Épuration des cadres

D’autant que l’histoire de l’armée a été ponctuée par l’épuration des cadres militaires qui n’étaient pas francs-maçons et qui n’avaient qu’un amour très modéré de la république. C’est le fichage systématique des officiers catholiques, afin de les écarter du commandement militaire. Les francs-maçons ont joué le rôle d’un lobby, prenant en main le haut commandement militaire. Or cela s’est révélé désastreux à deux reprises : en 1914 et en 1939. En 1914, les chefs compétents avaient été écartés et ce fut le frère Joffre qui fut choisi pour diriger l’armée française, alors qu’il n’avait pas les compétences humaines et techniques pour cela. Face au désastre, le corps politique a dû se contraindre à lui adjoindre le général de Castelnau, bien que catholique et non-frère, afin de redresser la barre de la défaite à venir. Plus tard, Joffre fut écarté au profit de Foch, quoique catholique et ayant un frère jésuite, congrégation religieuse honnie des républicains. Mais Clemenceau voulait surtout d’un homme compétent et non pas d’un militaire choisi parce que lié aux loges.

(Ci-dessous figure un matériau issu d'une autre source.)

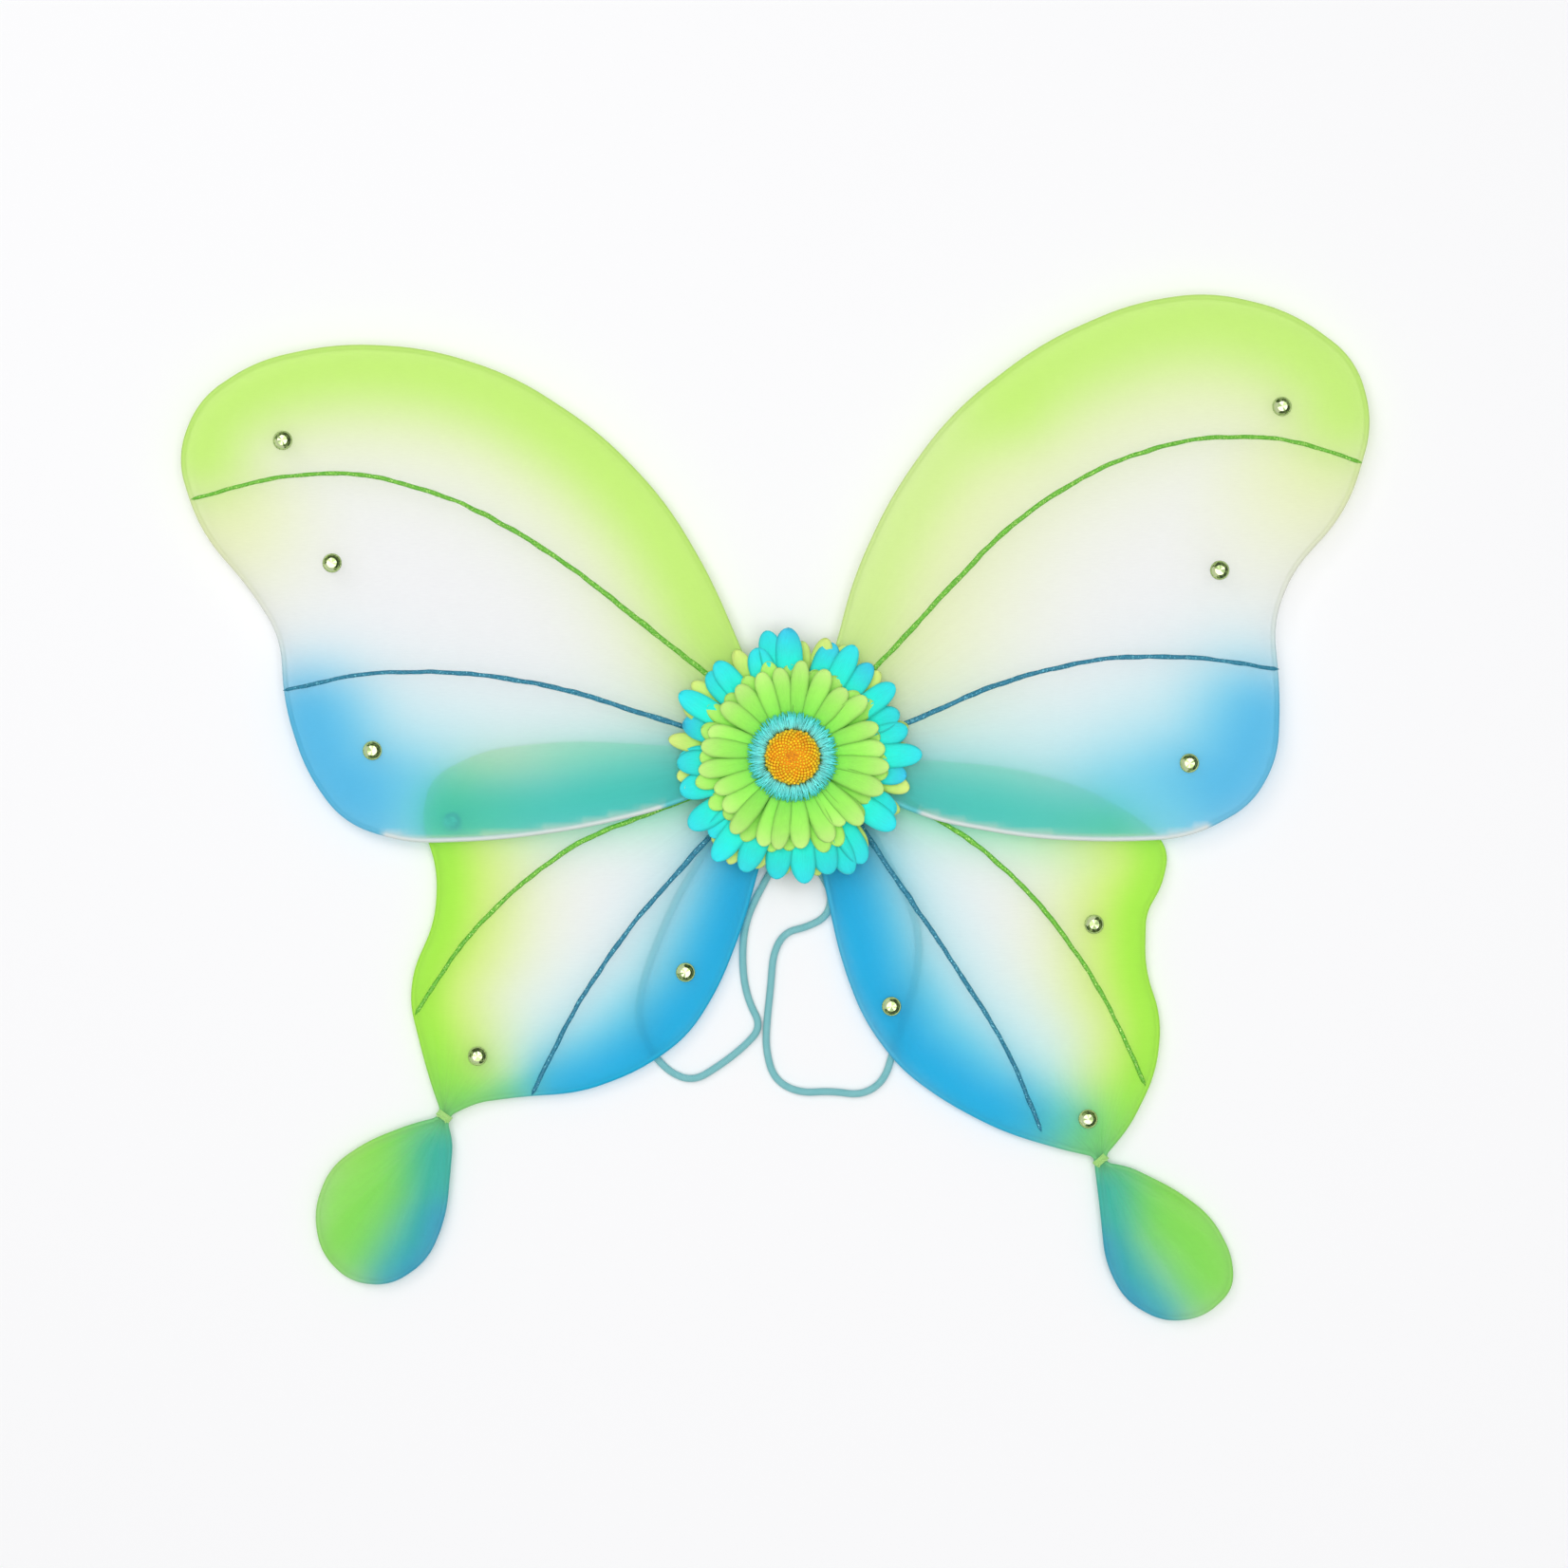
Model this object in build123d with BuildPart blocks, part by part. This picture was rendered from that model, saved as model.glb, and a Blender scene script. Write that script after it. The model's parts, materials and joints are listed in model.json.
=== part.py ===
"""Fairy wings: four sheer nylon wings on wire loops, tied behind a fabric flower.

The wings lie flat with the flower facing up, +Z.  +X is towards the right wings and +Y towards
the upper wings.  The origin is the middle of the back pad's rear face.  Sizes are in millimetres.

Every wing is a wire loop inside a nylon sleeve of two plies.  Wire, sleeve and veins are parted at
the wing's bend line, where the wires leave the flower, so that the outer wing can bend forward.
"""

from build123d import *
from math import cos, radians, sin, tan
import os

# ---- driving dimensions ---------------------------------------------------------------------

WIRE_RADIUS = 1.0
WIRE_PLAY = 0.05  # air between a wire and what it runs in
SLEEVE_SKIN = 0.25
SLEEVE_RADIUS = WIRE_RADIUS + WIRE_PLAY + SLEEVE_SKIN
BEND_GAP = 0.3  # air between the two parts of a wing at its bend line

VEIN_WIDTH = 2.4
VEIN_HEIGHT = 0.5
GEM_RADIUS = 4.0
GEM_TABLE_RADIUS = 2.1
GEM_GIRDLE = 0.5
GEM_HEIGHT = 2.1

PAD_WIDTH = 26.0
PAD_LENGTH = 62.0
PAD_CORNER = 11.0
PAD_THICKNESS = 2.0

BINDING_HALF_WIDTH = 13.0
BINDING_HALF_LENGTH = 17.0
BINDING_TOP = 13.8
BINDING_CLEARANCE = 0.3

LOWER_WING_Z = 5.3  # middle of the lower wings' wires
UPPER_WING_Z = 10.5  # middle of the upper wings' wires

STRAP_DIAMETER = 3.0
STRAP_Z = 1.6
KNOT_RADIUS = 3.0
KNOT_Z = 3.2
KNOT_SEAT_RADIUS = 3.2
STRAP_SLOT_WIDTH = 3.4
LOWER_KNOT = (4.0, -25.5)
UPPER_KNOT = (5.0, 23.0)

TIE_LENGTH = 3.0
TIE_THICKNESS = 0.9
TIE_CLEARANCE = 0.25
NECK_SPREAD = 3.9  # the two strands' middles at a tail's neck, with room for their bends

ARC_SHARE = 0.45  # share of the shorter run that a corner's arc takes

# ---- wings: outlines run from the binding out along the upper edge and back along the lower edge

WINGS = {
    "upper_left": {
        "z": UPPER_WING_Z,
        "bend_distance": 54.5,
        "bend_angle": 158.4,
        "outline": [
            (-5.5, 6), (-22, 44), (-34.5, 73.5), (-53, 105), (-80, 133.5), (-116, 157),
            (-152, 168.3), (-188, 170), (-221, 163), (-244.5, 147.5), (-253.5, 124), (-244, 94),
            (-223.5, 70.5), (-210.5, 50), (-209, 22), (-200, -5.5), (-185.2, -26), (-160, -34.5),
            (-124, -33.5), (-88, -28.8), (-50, -19.8), (-6, 0.8),
        ],
        "green_vein": [(-244, 107.5), (-214, 116), (-180, 118), (-140, 107.5), (-98, 84), (-35, 34)],
        "blue_vein": [(-206, 28.5), (-176, 35), (-136, 35.5), (-96, 29), (-38, 10.5)],
        "gems": [(-210.4, 130.8), (-190, 80.2), (-173.4, 2.8)],
    },
    "lower_left": {
        "z": LOWER_WING_Z,
        "bend_distance": 71.0,
        "bend_angle": 220.5,
        "outline": [
            (-5, -0.7), (-52, 4), (-94, 6), (-128, 2), (-149, -9), (-153, -26), (-146, -46),
            (-147, -68), (-156, -88), (-157.5, -102), (-152, -124), (-148.5, -136),
            (-144.9, -146.1), (-146.7, -150.1),
            (-158, -153), (-176, -160), (-191, -170.5), (-197.5, -188), (-194.5, -205),
            (-183, -216.5), (-167, -218), (-152, -208), (-144.5, -190), (-141.8, -160),
            (-143.9, -151.3), (-142.1, -147.3),
            (-131, -142), (-112, -139.5), (-88, -138), (-64, -129), (-44, -115), (-31, -94),
            (-21, -68), (-15, -46), (-4, -7),
        ],
        "neck": [(-144.4, -148.7), 247.0],
        "green_vein": [(-154, -103), (-138, -78), (-116, -55), (-88, -34), (-48, -19)],
        "blue_vein": [(-106, -136), (-90, -103), (-66, -68), (-30, -28)],
        "gems": [(-140.9, -26.6), (-44.3, -89), (-130.4, -123.7)],
    },
    "upper_right": {
        "z": UPPER_WING_Z,
        "bend_distance": 54.5,
        "bend_angle": 21.6,
        "outline": [
            (5.5, 6), (18.5, 44), (26, 73.5), (41.5, 107.5), (66, 141.5), (103.5, 170.5),
            (140, 186.5), (172, 191.5), (205.7, 183.5), (232, 164), (239, 138), (228.5, 102.5),
            (205.7, 77.5), (197.7, 56), (200.5, 26), (199.5, 0), (189, -19), (164, -32.5),
            (132, -34), (98, -32.5), (62, -26),
            (44, -19.5), (6, 0.8),
        ],
        "green_vein": [(231, 123), (204, 132), (168, 132.5), (130, 122), (90, 97), (33, 35.6)],
        "blue_vein": [(196.5, 37), (168, 41.5), (128, 41.5), (88, 32), (40, 11)],
        "gems": [(202, 144.8), (176.3, 77.2), (163.8, -2.4)],
    },
    "lower_right": {
        "z": LOWER_WING_Z,
        "bend_distance": 71.0,
        "bend_angle": 319.5,
        "outline": [
            (5, -0.7), (56, -2), (90, -5), (120, -13), (144, -26.5), (155.3, -38),
            (152.2, -53), (145.5, -64), (145, -88), (152, -108), (149.8, -130.5), (139, -152.5),
            (128.9, -164.5), (129.5, -168.9),
            (139.3, -170.6), (158.5, -180), (173, -191), (181.2, -206.5), (182, -220),
            (170, -231.3), (154, -233), (138.6, -224.5), (130.7, -209), (128.4, -186),
            (126.4, -170),
            (125.9, -164.6),
            (113, -161.8), (88, -154.5), (64, -142), (45.5, -128.5), (30.5, -108.5), (21, -83.5),
            (15.5, -58), (4, -7),
        ],
        "neck": [(127.7, -167.0), 278.0],
        "green_vein": [(144.5, -132), (127, -94), (100, -57), (72, -32), (45, -20)],
        "blue_vein": [(101.5, -151), (90, -122), (66, -84), (30, -31)],
        "gems": [(124.9, -69.1), (41, -103.1), (122.4, -149.7)],
    },
}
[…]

Le même processus fut appliqué durant l’entre-deux-guerres. Les officiers non maçons furent écartés au profit des maçons, dont la plupart manquaient de compétence. Ce qui est une des raisons du désastre de 1940. Les officiers qui rejoignirent le général de Gaulle à Londres étaient quasiment tous royalistes et en dehors du circuit des loges.

L’ouvrage se concentre essentiellement entre 1870 et 1944, l’influence maçonnique étant moindre dans l’armée après le second conflit mondial. Il montre que la politique anticléricale systématique, réalisée à des fins idéologiques, a nui à l’armée comme à la France, provoquant trois de ses défaites majeures : 1870, 1914 et 1940. Mais l’armée a quand même tenu, même si c’est d’elle qu’ont surgi les pires scandales de la IIIe République : l’affaire Boulanger, l’affaire Dreyfus et l’affaire des fiches. L’armée avait alors une place beaucoup plus importante qu’aujourd’hui dans la vie politique et sociale, du fait du contexte de la revanche et de l’idéologisation du régime qui passait par le contrôle de la chose militaire.

Les choses ont quelque peu changé. L’armée joue un rôle politique moindre et le combat idéologique s’est porté sur d’autres domaines, notamment l’éducation, la presse et la culture. L’ouvrage permet néanmoins de comprendre une époque majeure de l’histoire de France et de l’établissement de la République, où le combat idéologique faillit être fatal à la France.